Starting a small business today is very different from even ten years ago.
In the past, a business almost automatically needed a website. Now, many businesses begin entirely through social media. You can post your work, message clients directly, and receive bookings without ever owning a domain name.
Because of that, one of the most common questions business owners have is whether a website is actually necessary, or whether it is simply something they feel they are supposed to have.
The honest answer is that not every business needs a website immediately. However, most growing businesses eventually reach a stage where social media alone stops being enough. The difficulty is recognising when that moment arrives.
This article will help you understand the difference so you can make a sensible decision rather than rushing into an investment or delaying it longer than you should.
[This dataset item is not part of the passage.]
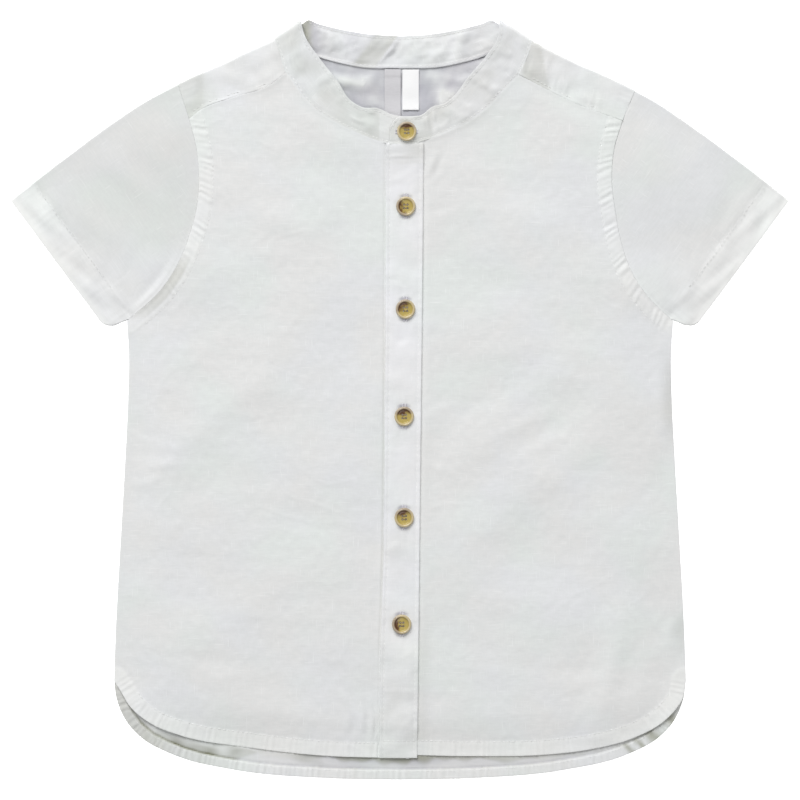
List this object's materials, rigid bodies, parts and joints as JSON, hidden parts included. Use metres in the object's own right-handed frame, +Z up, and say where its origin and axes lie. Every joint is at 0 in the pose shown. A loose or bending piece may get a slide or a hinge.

What Social Media Is Very Good At
Platforms like Instagram and Facebook are excellent at helping people discover your business.
Someone may see a photo you posted, a tagged recommendation, or a shared story. Within seconds they know you exist. For many businesses, especially service‑based ones, this is how the first clients appear.
At the early stage of a business, this works perfectly. You do not yet have a large client base, and personal recommendations carry most of the trust. Clients message you directly, ask a few questions, and book.
Social media works well here because the decision is informal. The client is often flexible, the risk feels low, and they are comfortable asking questions before committing.
You can think of social media as a discovery tool.
Where Social Media Starts to Become Limiting
As your business improves, the situation slowly changes.
Instead of only receiving enquiries from people who already know you or were recommended, you begin hearing from strangers. These potential clients cannot judge you from familiarity. They rely entirely on what they can understand quickly.
An Instagram page is not designed to explain a service clearly. Information is spread across captions, highlights, comments, and messages. A new visitor must piece together details themselves. Some will take the time to do this. Many will not.
You might recognise a few of these experiences:
- You answer the same questions repeatedly in direct messages
- People ask for price immediately without understanding your service
- Enquiries start but stop partway through the conversation
- Potential clients view your page but never contact you
None of these necessarily mean your work is not valued. Often it simply means the person could not confidently understand what would happen if they chose you. When someone is unsure, they hesitate.
The Real Difference Between Social Media and a Website
Social media helps people find you. A website helps them decide.
A website gathers your information into one place and presents it in a clear order. Instead of searching through posts and highlights, a visitor can immediately see what you offer, how it works, and what to do next.
This matters because most clients are not only choosing a service. They are choosing a level of risk. If they cannot easily understand your process, they delay the decision or compare only on price.
You are not just presenting information. You are reducing uncertainty.
Signs You Probably Don’t Need a Website Yet
There are situations where investing in a website would not change very much, and it is reasonable to wait.
- You are fully booked through repeat clients and recommendations
- Your services are still changing frequently
- You are experimenting with what type of work you want to offer
- Your pricing structure is not yet clear
In these cases, a website would likely require regular changes and may not provide much benefit. Social media is flexible and suits businesses still defining themselves.
Signs You Are Reaching the Stage Where a Website Helps
- You want to raise your prices but feel your business does not support it
- You receive enquiries but many are unsuitable
- You explain your services repeatedly in messages
- You feel hesitant sending your page to certain potential clients
- You want to appear more established to people who have never met you
- You rely heavily on responding to messages rather than people understanding your service beforehand
At this stage, the issue is not marketing activity. It is clarity. A website does not replace social media. Instead, it works alongside it. Social media introduces you. The website confirms you.
Why Many Businesses Delay Too Long
A surprising number of business owners postpone getting a website because they believe everything must be perfectly organised first.
They think they need perfect photos, perfect wording, a finished brand, or complete certainty about the future.
In reality, a website is not a final step. It is a communication tool. Its purpose is simply to make it easy for someone new to understand your business and feel comfortable contacting you.
Research consistently shows people judge credibility very quickly online and visual clarity affects trust.
The Right Question to Ask
The question is not really “Do I need a website?”
A better question is: Are people able to quickly understand and confidently choose my business without one?
If the answer is yes, social media may still be enough. If the answer is no, a website is likely to help not by bringing more visitors, but by helping the right visitors feel comfortable contacting you.
A Final Thought
A website does not automatically grow a business, and it is not necessary at the very beginning. However, as a business develops, clarity becomes more important than exposure.
Social media provides exposure. A website provides reassurance.
Understanding which one you need more at your current stage allows you to invest at the right time rather than too early or too late.